Yes. As I say, depends to what we are trying to predict and priors. Even with 1 test and significant regression, it’s correct to infer higher non-environmental contribution, just not higher combination of environmental and non-environmental.
It seems to me that private_messaging is right and explains his point beautifully. Here’s a Robin Hanson post making a similar point. Also see this discussion, especially Wei Dai’s comment.
And more recently: http://lesswrong.com/lw/fmt/lw_women_lw_online/8h0h and http://lesswrong.com/lw/fmt/lw_women_lw_online/8hqg
I’m confused as to why race would matter if you already have the grades and test scores information. Race might be helpful in predicting what their previous grades and test scores were, but I doubt it would improve the accuracy much over a model that excluded it.
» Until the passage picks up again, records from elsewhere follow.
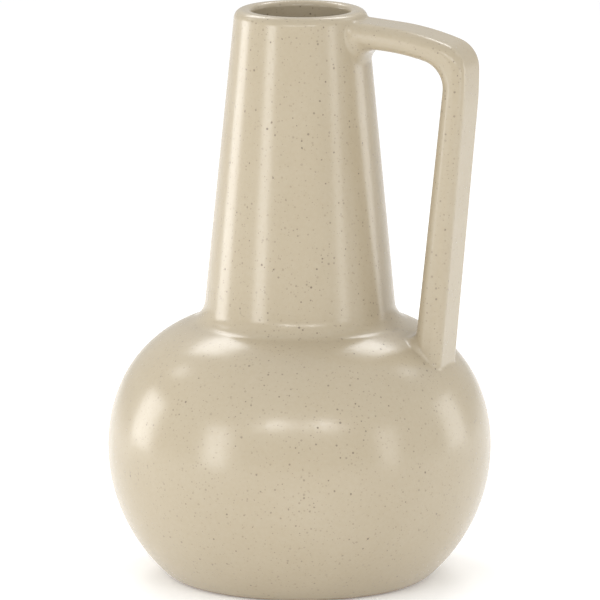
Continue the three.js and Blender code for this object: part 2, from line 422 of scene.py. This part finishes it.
def skinned(rows, strips):
    """Corners, faces and facings of the strips between rows.

    A row is a ring of places or one pole.
    """
    corners, starts = [], []
    for row in rows:
        starts.append(len(corners))
        corners += row
    faces, facings = [], []
    for lower, upper, lower_facings, upper_facings in strips:
        count = len(lower_facings)
        for step in range(count):
            following = (step + 1) % count
            path = [
                (lower, step, lower_facings),
                (lower, following, lower_facings),
                (upper, following, upper_facings),
                (upper, step, upper_facings),
            ]
            if len(rows[lower]) == 1:
                path = path[1:]
            if len(rows[upper]) == 1:
                path = path[:-1]
            faces.append([starts[row] + (at if len(rows[row]) > 1 else 0) for row, at, _ in path])
            facings += [given[at] for _, at, given in path]
    return corners, faces, facings


def add_piece(name, surface, material, node):
    """Makes a mesh piece that shows its true surface directions, in place of a frame node."""
    corners, faces, facings = surface
    mesh = bpy.data.meshes.new(name)
    mesh.from_pydata(corners, [], faces)
    mesh.polygons.foreach_set("use_smooth", [True] * len(faces))
    mesh.normals_split_custom_set(facings)
    mesh.materials.append(material)
    piece = bpy.data.objects.new(name, mesh)
    bpy.context.scene.collection.objects.link(piece)
    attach(piece, BODY)
    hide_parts(node)


def turned(stretches):
    """A solid turned round the axis.

    Its outline runs anticlockwise, and closes or ends on the axis.
    """
    spokes = [towards(math.tau * i / TURN_STEPS) for i in range(TURN_STEPS)]

    def around(flat_place):
        return [(flat_place.x * s.x, flat_place.x * s.y, flat_place.y) for s in spokes]

    outline = [pair for stretch in stretches for pair in pairwise(stretch)]
    rings = [here for (here, _), _ in outline]
    last = stretches[-1][-1][0]
    if last.x == 0:
        rings.append(last)
    rows = [around(ring) if ring.x > 0 else [(0, 0, ring.y)] for ring in rings]
    strips = [
        (index, (index + 1) % len(rows), around(facing), around(next_facing))
        for index, ((_, facing), (_, next_facing)) in enumerate(outline)
    ]
    return skinned(rows, strips)


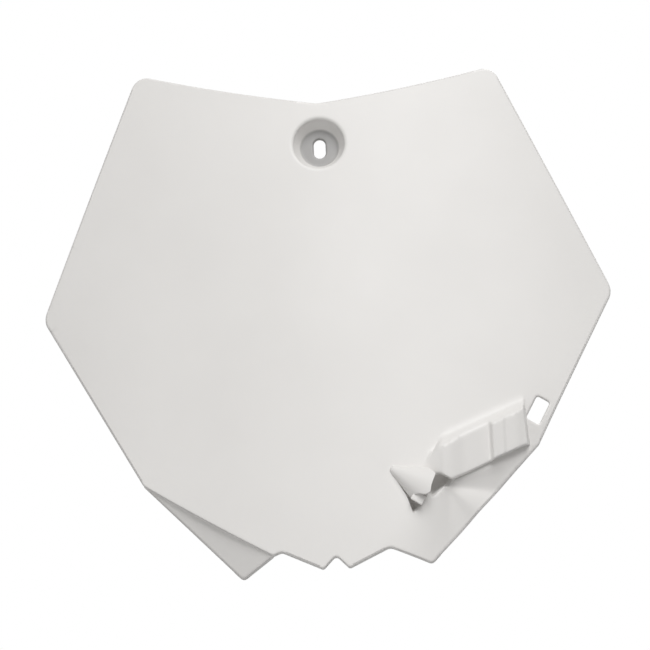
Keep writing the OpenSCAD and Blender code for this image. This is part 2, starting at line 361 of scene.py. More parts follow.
@dataclass(frozen=True)
class HoseGuide:
    """The fluted band with its roof and ends, and the right flap with the scoop behind the mouth.

    Places and lines are given from the guide's corner.
    """

    corners: Corners
    bend: Bend
    length: float = 42.4
    rise: float = 19.0  # of the band, towards its right end
    proud: float = 5.4  # how far the band stands out
    flute: float = 1.6
    # each step along the band: its share of the flute, its start and its run along X
    flutes: tuple[Triple, ...] = ((-1.3, 4.0, 9.0), (1.8, 24.0, 2.8), (-0.35, 31.0, 1.6), (-0.7, 37.0, 6.0))
    # stretches of close mesh columns along the band: start, end and step
    columns: tuple[Triple, ...] = ((23.2, 29.0, 0.45), (30.6, 33.2, 0.45), (39.6, 45.0, 0.5))
    lean: float = 0.15  # how much the band leans back towards its foot
    roof: float = 5.8  # run of the roof that sweeps up to it
    roof_bow: float = 1.5  # exponent of that sweep
    crest: float = 0.35  # how fast the roof's surface runs on behind the face above it
    flank: float = 8.0  # run of the band's left end
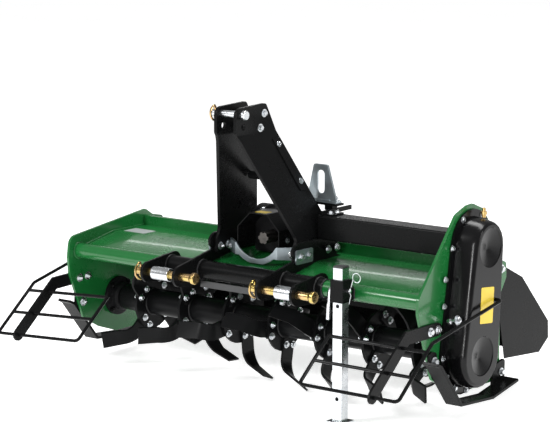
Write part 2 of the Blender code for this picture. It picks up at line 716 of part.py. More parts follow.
def make_rotor():
    stub = INSIDE - 0.004
    left, right = -INSIDE + 0.042, INSIDE - 0.042
    bore, room, cap = 0.006, ROTOR_TUBE_R - 0.010, 0.015
    profile = ((bore, stub), (ROTOR_STUB_R, stub), (ROTOR_STUB_R, right),
               (ROTOR_TUBE_R, right), (ROTOR_TUBE_R, left), (ROTOR_STUB_R, left),
               (ROTOR_STUB_R, -stub), (bore, -stub), (bore, left + cap), (room, left + cap),
               (room, right - cap), (bore, right - cap), (bore, stub))
    tube = turned("tube", profile, "X", (0, ROTOR_Y, ROTOR_Z), 28)
    hand_in(smooth(tube), "rotor_tube", "black", "rotor_carrier")

    stretch = TINE_TIP_R / tip_radius(1)
    for k in range(FLANGE_COUNT):
        x = FLANGE_FIRST_X + k * FLANGE_PITCH
        flange = flat("flange", "YZ", -FLANGE_T / 2, FLANGE_T / 2, circle((0, 0), FLANGE_R, 24),
                      circle((0, 0), ROTOR_TUBE_R + GAP, 28))
        longer = stretch * LEVEL_STRETCH if k == LEVEL_SET else stretch
        blades = []
        for quarter in range(4):
            side = 1 if quarter % 2 == 0 else -1
            blade = tine(side)
            turn = TINE_START + k * TINE_TWIST + quarter * pi / 2
            swing = Matrix.Rotation(-turn, 4, "X") @ Matrix.Diagonal((1, longer, longer, 1))
            blade.data.transform(swing)
            blades.append(blade)
        spider = union(flange, *blades)
        spider.data.transform(Matrix.Translation((x, ROTOR_Y, ROTOR_Z)))
        hand_in(smooth(spider, 30), f"tine_set_{k + 1}", "black", "rotor_carrier")


# --- skids, guards, tailboard and stand -----------------------------------------
def make_skids():
    for side, word in ((1, "chain_side"), (-1, "bearing_side")):
        path = ((0.070, -0.141), (0.088, -0.150), (0.187, -0.270), (0.342, -0.281),
                (0.470, -0.257))
        low, high = sorted((side * OUTSIDE, side * (OUTSIDE + 0.050)))
        runner = flat("runner", "YZ", low, high, strip(path, 0.008))
        tab_low, tab_high = sorted((side * OUTSIDE, side * (OUTSIDE + 0.008)))
        front = flat("tab", "YZ", tab_low, tab_high, rounded((
            (0.090, -0.1545, 0), (0.124, -0.196, 0), (0.126, -0.128, 0.012),
            (0.092, -0.116, 0.014))))
        rear = flat("tab", "YZ", tab_low, tab_high, rounded((
            (0.404, -0.2725, 0), (0.466, -0.2605, 0), (0.466, -0.205, 0.008),
            (0.404, -0.216, 0.012))))
        hand_in(union(runner, front, rear), f"skid_{word}", "black")


def make_guards():
    for side, word in ((1, "chain_side"), (-1, "bearing_side")):
        low, high = sorted((side * OUTSIDE, side * (OUTSIDE + 0.007)))
        back, down, droop = GUARD_SET[word]
        rods = [(y + back, z - down) for y, z in GUARD_RODS]
        path = ((0.132 + back / 2, -0.066 - down * 0.6), (-0.010 + back, -0.064 - down), rods[2])
        holes = [circle(place, GUARD_WIRE_R + GAP, 12) for place in rods]
        arm = flat("arm", "YZ", low, high, bar(path, 0.036), *holes)
        hand_in(arm, f"guard_arm_{word}", "black")

        out_x, in_x = side * GUARD_OUT_X, side * GUARD_IN_X
        across = Vector((1, 0, -side * droop))       # a drooping guard is low at its outer end
        top, middle, bottom = [Vector((0, y, z + droop * (SIDE_X + 0.0035))) for y, z in rods]
        foot_y, foot_z = 0.320, -0.010
        foot_x = CHAIN_COVER_X if side > 0 else SIDE_X
        foot = (side * (foot_x + 0.0006), foot_y, foot_z)
        lift = (top - bottom).normalized() * 0.030
        route = [foot, (out_x, foot_y, foot_z), top + across * out_x + lift,
                 bottom + across * out_x, bottom + across * in_x,
                 top + across * in_x + lift * 0.1]
        frame = wire("guard", bend(route, 0.012), GUARD_WIRE_R)
        rungs = [wire("rung", [place + across * (in_x - side * 0.002),
                               place + across * (out_x + side * 0.002)], GUARD_WIRE_R * 0.96)
                 for place in (top, middle)]
        hand_in(smooth(union(frame, *rungs)), f"guard_wire_{word}", "black")


def make_tailboard():
    half, sheet = 0.603, 0.0018
    rear = ((0.586, 0.000), (0.7325, -0.149), (0.7355, -0.198), (0.686, -0.232))
    front = (0.499, -0.216)
    ear = arc((HINGE_Y, HINGE_Z), 0.016, 200, 62, 7)
    side_view = ear + list(rear) + [front]
    body = flat("wings", "YZ", -half, half, side_view, circle((HINGE_Y, HINGE_Z), 0.0085, 16))
    skin = [(0.440, 0.080), (0.474, 0.060), (0.474, 0.0503)]
    for (y, z), (dy, dz) in zip(rear, ((-0.0007, -0.0023), (-0.002, -0.0008),
                                       (-0.002, 0.0007), (-0.0007, 0.0023))):
        skin.append((y + dy, z + dz))
    skin += [(0.6815, -0.2297), (0.660, -0.300), (0.420, -0.300), (0.420, 0.080)]
    body = cut(body, flat("inside", "YZ", -half + sheet, half - sheet, skin))
    hand_in(body, "tailboard", "black", "tailboard_carrier")


def make_stand():
    half, wall = STAND_SIZE / 2, 0.004
    square = ((-1, -1), (1, -1), (1, 1), (-1, 1))
    outside = [(STAND_X + half * x, STAND_Y + half * y) for x, y in square]
    inside = [(STAND_X + (half - wall) * x, STAND_Y + (half - wall) * y) for x, y in square]
    plate_top = GROUND_Z + 0.006
    tube = flat("tube", "XY", plate_top - 0.001, STAND_TOP, outside, inside)
    foot = box("foot", (STAND_X - STAND_FOOT, STAND_Y - STAND_FOOT, GROUND_Z),
               (STAND_X + STAND_FOOT, STAND_Y + STAND_FOOT, plate_top))
    leg = union(tube, foot)
    for z in (-0.020, -0.272):
        leg = cut(leg, rod("hole", 0.0055, "Y", -0.05, 0.0, (STAND_X, STAND_Y, z), 12))
    hand_in(leg, "parking_stand", "zinc", "stand_carrier")

    reach, clear = 0.0205, half + 0.0007
    ring = [(STAND_X + reach * x, STAND_Y + reach * y) for x, y in square]
    bore = [(STAND_X + clear * x, STAND_Y + clear * y) for x, y in square]
    socket = flat("socket", "XY", -0.010, 0.050, ring, bore)
    web = box("web", (STAND_X - 0.018, STAND_Y + reach - 0.002, -0.009),
              (STAND_X + 0.018, TUBE_Y - TUBE_R - GAP, 0.028))
    hand_in(union(socket, web), "stand_socket", "black")

    pin_x = STAND_X - reach - GAP
    route = ((pin_x, STAND_Y, 0.022), (pin_x - 0.016, STAND_Y, 0.022),
             (pin_x - 0.016, STAND_Y - 0.006, -0.062))
    hand_in(smooth(wire("pin", bend(route, 0.010), 0.0055)), "stand_pin", "zinc")


# --- assembly -------------------------------------------------------------------
def main():
    for obj in list(bpy.data.objects):
        bpy.data.objects.remove(obj)
    collection(COLLECTION)
    collection(CUTTERS)
    add_carrier("frame_origin", (0, 0, 0))
    add_carrier("rotor_carrier", (0, ROTOR_Y, ROTOR_Z), "frame_origin")
    add_carrier("pto_carrier", (0, PTO_END_Y, PTO_Z), "frame_origin")
    add_carrier("tailboard_carrier", (0, HINGE_Y, HINGE_Z), "frame_origin")
    add_carrier("stand_carrier", (STAND_X, STAND_Y, 0), "frame_origin")
    make_side_plates()
    make_frame()
    make_hitch()
    make_mast()
    make_gearbox()
    make_drive_brackets()
    make_chain_case()
    make_rotor_bearings()
    make_rotor()
    make_skids()
    make_guards()
    make_tailboard()
    make_stand()
    bpy.context.view_layer.update()


main()
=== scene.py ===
"""Looks for the rotary tiller: finished skins over the CAD nodes, hardware, welds, blank
plates, a pale floor, soft light and the camera. Metres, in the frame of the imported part.
"""
import json
import random
from math import cos, pi, radians, sin

import bmesh
import bpy
from mathutils import Matrix, Vector


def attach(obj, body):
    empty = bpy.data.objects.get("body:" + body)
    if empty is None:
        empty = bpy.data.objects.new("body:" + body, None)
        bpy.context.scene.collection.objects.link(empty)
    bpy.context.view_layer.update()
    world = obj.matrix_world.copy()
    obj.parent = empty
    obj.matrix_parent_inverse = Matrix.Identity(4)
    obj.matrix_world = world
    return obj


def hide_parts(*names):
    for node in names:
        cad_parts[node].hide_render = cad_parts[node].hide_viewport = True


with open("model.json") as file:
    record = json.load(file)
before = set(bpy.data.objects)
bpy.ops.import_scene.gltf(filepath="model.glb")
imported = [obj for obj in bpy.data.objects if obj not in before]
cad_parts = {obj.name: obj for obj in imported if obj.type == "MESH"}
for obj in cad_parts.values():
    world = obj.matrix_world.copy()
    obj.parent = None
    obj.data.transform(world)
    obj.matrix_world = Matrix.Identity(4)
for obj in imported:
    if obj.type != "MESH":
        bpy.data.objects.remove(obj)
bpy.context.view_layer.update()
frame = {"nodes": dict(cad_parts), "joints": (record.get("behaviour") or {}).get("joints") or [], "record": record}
NODES = frame["nodes"]
RECORD = frame["record"]
BODY_OF = {node: body for body, group in RECORD["behaviour"]["bodies"].items() for node in group}
SLOT_OF = {row["node"]: row["material_slot"] for row in RECORD["subparts"]}
JOINTS = {joint["name"]: Vector(joint["pos_m"]) for joint in frame["joints"]}
SIDES = (1, -1)                       # +X chain side, -X bearing side

# --- places in the hitch frame, whose origin is midway between the lower hitch pins ----
ROTOR_Y, ROTOR_Z = 0.264, -0.155
LIFT = JOINTS["rotor_spin"].z - ROTOR_Z
SHIFT = JOINTS["rotor_spin"].y - ROTOR_Y
PLATE_X = 0.6175                      # outer face of the side plates
PLATE_IN = 0.6095                     # inner face of the side plates
FLANGE_X = 0.6238                     # outer face of the chain case's flange
NUT_X = 0.6093                        # where nuts sit inside the side plates
GUARD_BOLT_X, SKID_BOLT_X = 0.6250, 0.6260   # outer faces of the guard arms and skid tabs
BEARING_NUT_X = 0.5992                # inner face of the rotor bearings' flanges
COVER_X = 0.683                       # outer face of the chain case
TUBE_Y, TUBE_Z, TUBE_R, SLEEVE_R = 0.098, 0.006, 0.022, 0.0265
SLEEVE_X = 0.285
HITCH_X = {"inner": 0.145, "outer": 0.260}
HITCH_HALF = 0.004
DECK_TOP = 0.042
PTO_Z = 0.097
GEARBOX_TOP = 0.162
MAST_OUT, MAST_IN = 0.039, 0.029        # faces of the upright top of a mast plate
MAST_LOW_X, MAST_LOW_Z, MAST_HIGH_Z = 0.1407, 0.108, 0.400   # outer face where it leans
STAND_X, STAND_Y, STAND_HALF, STAND_TOP = 0.375, 0.042, 0.015, 0.083
FLANGES = [-0.467 + 0.1625 * k for k in range(7)]
TINE_START, TINE_TWIST = radians(-40.0), radians(16.4)


def at(x, y, z):
    """A place in the hitch frame, as a place in the part's own frame."""
    return Vector((x, y + SHIFT, z + LIFT))


def deck_height(y):
    """Top of the deck's front panel and flat top."""
    slope_start, slope_end, low = 0.1235, 0.245, 0.0185
    if y >= slope_end:
        return DECK_TOP
    return low + (y - slope_start) * (DECK_TOP - low) / (slope_end - slope_start)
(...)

And if it really was true that race matters in who will benefit the most from the program, then so be it. Why would you not want to help those that benefited the most first, regardless what information was used to predict it?
Is it more important to be fair or accurate?
There are times where it’s more important to be fair. For example, punishing a person because he’s guilty discourages crime. Punishing someone because he’s black does not. Thus, using the fact that he’s black as evidence will mean more guilty people will go to jail, more innocents will avoid being jailed, and more people will commit crime.
I don’t think that really applies here, though.
Well, what do you think about losing points because your profile photo has atypical proportions, or atypical posture? Points adjustment for round face, or for relative finger lengths? For having too many or too few facebook friends, likes, and so on? Weight, height, and blood type?
Well, if you want to encourage education rather than encourage being white or having typical posture or other things like that, it does apply.
If you’re giving prizes to the best students to encourage them, then it applies. If you’re trying to match the teaching style to the student, I don’t think it does.
One might say that the sanity waterline one has to cross to rationally handle test-score-based Bayesian predictions in a by-and-large rational way is much lower than the sanity waterline one has to cross to rationally handle relative-finger-length-based predictions, which itself is lower than the waterline for skin-color-based predictions.
What sanity? Everyone is pushing for measures that would be advantageous for themselves, opposing disadvantageous measures, and there’s nothing particularly insane about that, it’s just instinctive selfishness. The white ‘nerds’ for instance could be OK with adjustment for race, but very much not OK with adjustment for various looking odd metrics (which lump them together with the autistic). It’s only Bayesian when it’s someone else; when it’s you losing points, that’s you being lumped together with other people (on basis of some random trait that happens to be widely measured), which is of course bad and irrational and a bias (complete with examples of how it is inexact). Nothing insane about that either, it’s just selfishness.
Meanwhile, I’d dare to guess you can get considerably larger boost in accuracy from adding a couple more questions to a test, or using data from some other standardized test.